Brasiliens Kreuzzugsjustiz verschärft den Kampf mit globalen Technologiegiganten

mora

Moraes' Äußerungen - die die Behauptung enthielten, dass globale Tech-Giganten "glauben, dass keine Gerichtsbarkeit der Welt sie beaufsichtigen kann" - spiegeln die zunehmenden globalen Debatten darüber wider, ob die Firmen genug tun, um ihre Plattformen zu überwachen (Foto: Fabio Rodrigues-Pozzebom/Agência Brasil)
Datum: 11. Mai 2023
Uhrzeit: 12:31 Uhr
Leserecho: 0 Kommentare
Autor: Redaktion
Sprachkurs Portugiesisch (Brasilianisch)

Der Leiter der brasilianischen Wahlbehörde und Richter/Minister des Obersten Gerichtshofs, Alexandre de Moraes, hat am Mittwoch (10.) eine strenge Warnung an die weltweit führenden Tech-Unternehmen gerichtet und erklärt, er werde nicht zulassen, dass diese die brasilianische Demokratie untergraben. Moraes‘ Äußerungen – die die Behauptung enthielten, dass globale Tech-Giganten „glauben, dass keine Gerichtsbarkeit der Welt sie beaufsichtigen kann“ – spiegeln die zunehmenden globalen Debatten darüber wider, ob die Firmen genug tun, um ihre Plattformen zu überwachen. Sie stellen auch eine ehrgeizige neue Kampflinie für Moraes dar, einen Richter, der sich in der Vergangenheit unter anderem mit den Bemühungen des ehemaligen brasilianischen Präsidenten Jair Messias Bolsonaro auseinandergesetzt hat, das Wahlsystem des Landes während der letztjährigen Präsidentschaftswahlen zu untergraben. „Die großen Tech-Plattformen werden bestraft werden. Sie werden zur Rechenschaft gezogen, um die Freiheit der Wähler zu gewährleisten“, so Moraes vor Richtern und Beamten, die sich mit dem Wahlrecht befassen, ohne konkrete Unternehmen zu nennen.

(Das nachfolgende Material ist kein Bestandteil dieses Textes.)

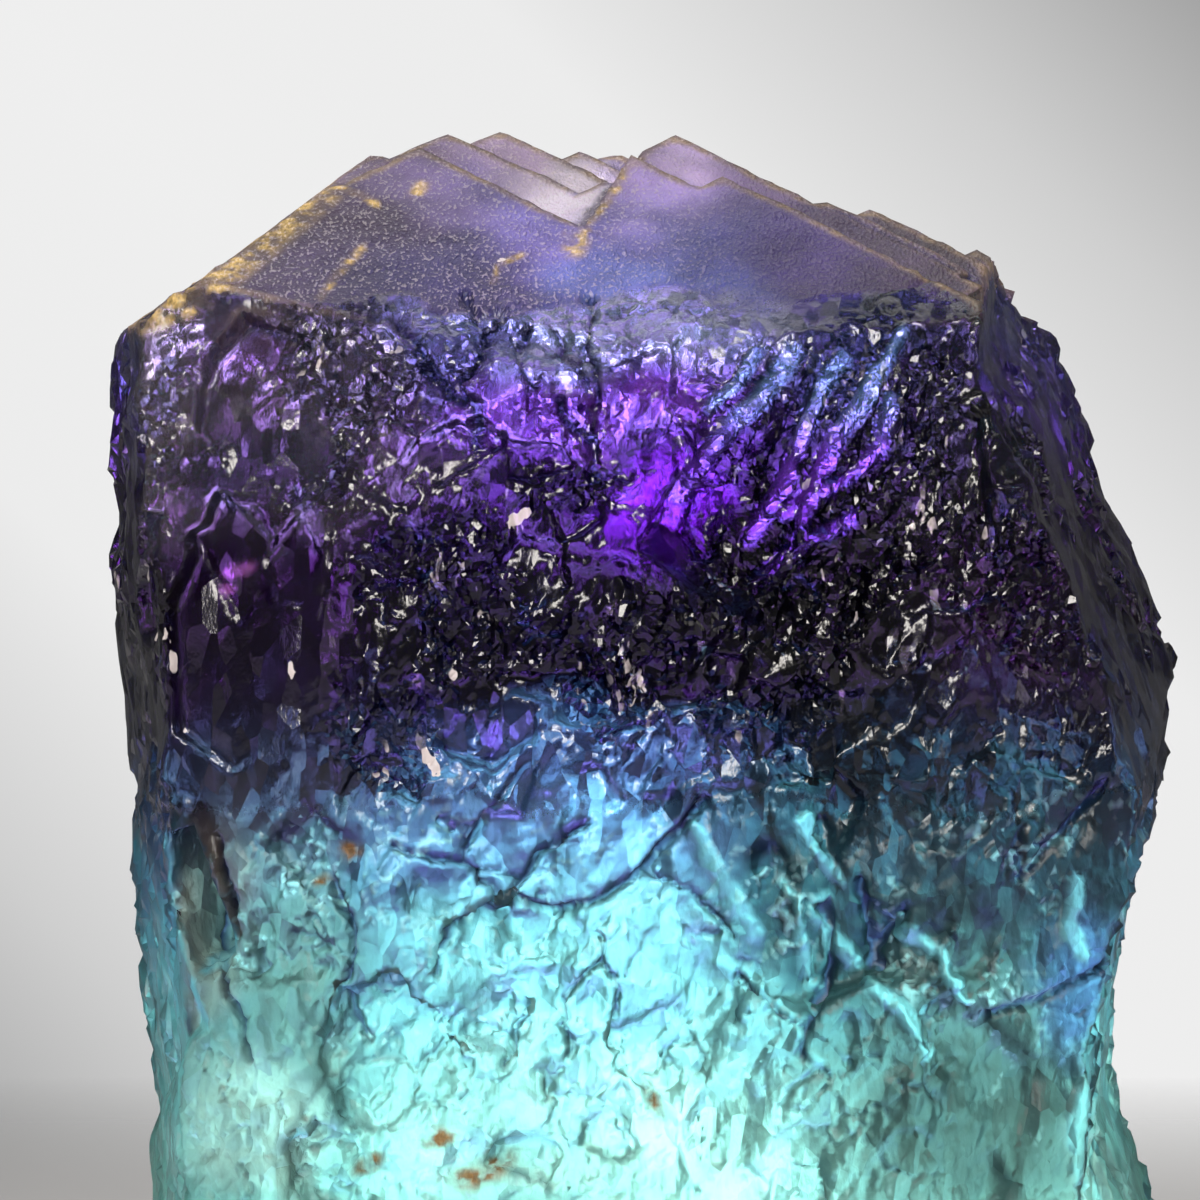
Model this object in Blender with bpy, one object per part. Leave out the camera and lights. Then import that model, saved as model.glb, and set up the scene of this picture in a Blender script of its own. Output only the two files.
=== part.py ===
"""A natural fluorite octahedron: one broken crystal with a stepped crown of parallel cube corners.

The crystal stands on its flat cut base. X is to the right, +Y is away from the front, Z is up.
The front is a rough cleavage face with ledges, hackles and cracks. The crown leans back and is
layered: each layer ends in a zigzag of cube corners. A second, smaller lobe has grown on at the
lower right of the back. Everything is modelled in millimetres, and the finished crystal is
scaled to metres.
"""

import math
import random

import bmesh
import bpy
from mathutils import Matrix, Vector
from mathutils.bvhtree import BVHTree

MM = 0.001
NAME = "fluorite_crystal"

# Driving dimensions
HEIGHT = 70.8
FRONT_Y = -22.0
BACK_Y = 21.0
BLOCK_SIDE = 160.0
WELD = 0.001
CORNER_TILT = math.radians(24.0)

# The outline of the front view, as (x, z), down the left side and up the right side.
OUTLINE_LEFT = (
    (-27.4, 61.2), (-29.1, 60.3), (-30.2, 59.3), (-31.3, 57.0), (-31.8, 54.8), (-31.5, 52.7),
    (-32.0, 49.7), (-31.6, 48.0), (-31.7, 42.6), (-31.2, 39.0), (-30.7, 36.6), (-30.5, 33.6),
    (-30.1, 30.6), (-30.4, 26.4), (-30.0, 24.8), (-30.3, 22.6), (-29.7, 18.4), (-29.1, 13.4),
    (-28.8, 11.2), (-29.6, 9.6), (-29.4, 4.0), (-28.4, -1.0),
)
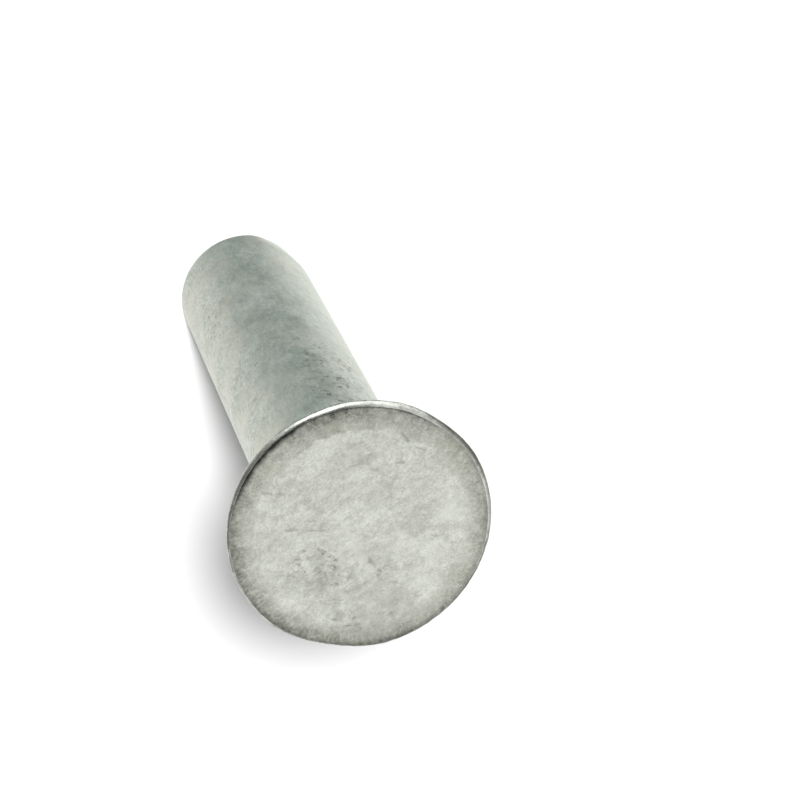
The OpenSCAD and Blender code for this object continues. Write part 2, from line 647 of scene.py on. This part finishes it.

Kurz nach seiner Rede drohte Moraes damit, die Messaging-App Telegram landesweit zu suspendieren und mit einer Geldstrafe zu belegen, falls das Unternehmen nicht der Aufforderung nachkomme, die auf seiner Plattform geäußerte Kritik an einem vorgeschlagenen Gesetzentwurf zur Regulierung des Internets zu entfernen, mit dem die Verbreitung von Desinformationen im Internet kontrolliert werden soll. Telegram nahm daraufhin die Nachricht vom Netz und erklärte, dass es „wahrscheinlich nicht mehr in der Lage wäre, in Brasilien weiter zu arbeiten, wenn das Gesetz mit dem vorgeschlagenen Wortlaut verabschiedet würde.“ „Während wir der Anordnung, unsere Nachrichten zu entfernen, nachgekommen sind, steht Telegram hinter seiner Analyse und ist der Meinung, dass Gesetze, die das Leben von Millionen Menschen betreffen, öffentliche Aufmerksamkeit und eine angemessene Zeit der Debatte erfordern“. Brasilien gehört zu den Ländern, die weltweit Druck auf Tech-Giganten ausüben, härter gegen Nutzer vorzugehen, die ihrer Meinung nach Desinformationen verbreiten. Moraes hat Telegram in diesem Jahr bereits einmal zu einer Geldstrafe verurteilt, weil es einer gerichtlichen Anordnung nicht nachgekommen war, die das Einfrieren von Konten von Bolsonaro-Anhängern forderte und im vergangenen Jahr die Sperrung der App angeordnet, die Tage später wieder aufgehoben wurde.

DESINFORMATIONSGESETZ

Der Gesetzesentwurf zur Regulierung des Internets, der auch als „Fake-News-Gesetz“ bezeichnet wird, sieht vor, dass Internetunternehmen, Suchmaschinen und soziale Nachrichtendienste illegales Material finden und melden müssen, anstatt dies den Gerichten zu überlassen und sieht für den Fall, dass dies nicht geschieht, hohe Geldstrafen vor. Weltweit tätige Technologieunternehmen haben sich gegen den Gesetzentwurf ausgesprochen, da er der Zensur Tür und Tor öffnen würde. Es würde auch die freien Dienste auf ihren Plattformen gefährden, wenn sie verpflichtet wären, die Anbieter von Inhalten zu bezahlen und für die Urheberrechte an dem auf ihren Websites veröffentlichten Material aufzukommen. Letzte Woche fügte Google seiner Suchmaschine in Brasilien einen Link zu Blogs hinzu, die sich gegen das Gesetz aussprechen und forderte die Nutzer auf, bei ihren Vertretern Lobbyarbeit zu leisten.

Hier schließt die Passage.